The Posture Question
Independent assessments in the public sector often drift into adversarial territory, where the integrator or the state leadership becomes the villain, because otherwise the report feels soft. That framing costs everyone something. Integrators defend rather than adjust, program leadership manages the review rather than absorbing it, and the people who would benefit most from early honest signal learn to steer clear of the reviewer.
You’d want the posture to be independent but aligned, remaining outside the delivery structure to see what the delivery team cannot, while working toward the same outcomes. That shift in posture, from retrospective judgment toward dynamic guidance, changes what the assessment work is for. It becomes a resource to the people delivering the work rather than a hazard they have to navigate around.
Extending Public Transparency to the Public
There’s a larger thread here that’s worth pulling on. Large public programs are funded by people who rarely see the return on what they voted for.
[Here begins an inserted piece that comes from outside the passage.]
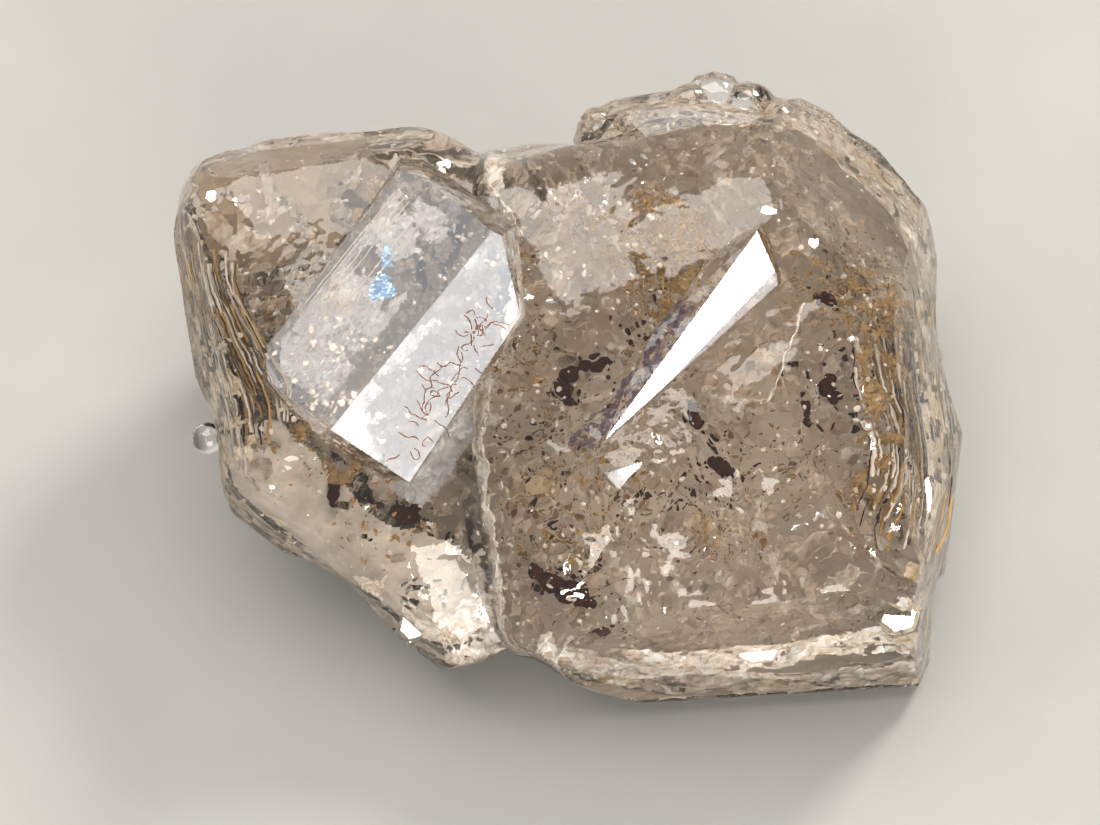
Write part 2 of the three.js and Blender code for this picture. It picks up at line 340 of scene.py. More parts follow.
# %% Directions, falls and corners of the windows
AXIS = Vector((0.6335, 0.774, 0))
ACROSS = Vector((0.774, -0.6335, 0))
AXIS_FALL = 0.1
BRIGHT_FALL = math.tan(math.radians(27))
DIM_FALL = math.tan(math.radians(33))
STEEP_FALL = math.tan(math.radians(48))
BEVEL_FALL = math.tan(math.radians(32))
STEP_FALL = math.tan(math.radians(29.6))
ROOT_DEPTH = 1.8
ROOT_FLARE = 0.45
WINDOWS = (  # a point on the ridge, its level, the fall to each side, and the corners
    ((-1.66, 3.45), 5.0, BRIGHT_FALL, DIM_FALL, [
        (-3.74, 4.84), (-3.28, 4.7), (-1.66, 3.45), (-1.46, 3.34), (-1.05, 1.58),
        (-2.21, 0.03), (-3.53, -2.13), (-5.26, -0.95), (-6.7, 0.17), (-6.72, 0.9),
    ]),
    ((-2.1, 0.2), 3.62, STEP_FALL, DIM_FALL, [
        (-2.21, 0.03), (-2.05, -1.08), (-2.69, -1.67), (-3.14, -2.43), (-3.53, -2.13),
    ]),
    ((4.21, 3.45), 4.8, BRIGHT_FALL, STEEP_FALL, [
        (4.21, 3.45), (4.44, 2.95), (4.65, 2.49), (4.67, 2.27), (1.44, -0.42), (0.8, -1.22),
        (1.9, 1.2), (3.2, 2.8),
    ]),
    ((0.84, -1.92), 4.3, BRIGHT_FALL, DIM_FALL, [
        (0.84, -1.92), (1.14, -1.86), (1.66, -1.67), (1.64, -1.97), (1.5, -2.43),
        (1.09, -2.24),
    ]),
)
print("windows:", len(WINDOWS))

# %% [markdown]
# ## Lumps and the bead
# Small crystals crowd on the ledge at the far rim, and one clear bead of quartz grew on the
# left rim. They are balls here, a little stretched, because their own faces are too small to
# be seen.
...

Status reports go to legislators, formal audits arrive years after the fact, and the public reads headlines and forms opinions with very little real visibility into whether the thing they approved is actually working.
Doing this kind of assessment well, and doing it transparently, could be a modest contribution to closing that gap. Not a press release or a public-facing dashboard, both of which are easily gamed, but an evidence-grounded, continuously updated read on how a multi-billion-dollar commitment is tracking against what it was supposed to do. It is my hope that the public starts to demand this level of insight.
Takeaway
Large transformations have always been risky, and for a long time we accepted that assessing them would be coarse, late, and often political, because doing otherwise required a level of breadth and depth that was not practical. That constraint is relaxing. AI lets us look wider and finer at the same time, and it makes the assessment continuous rather than episodic. When the stakes are this high and the money is this public, that is worth paying attention to as an opening for a kind of accountability that was difficult to offer at this scale before.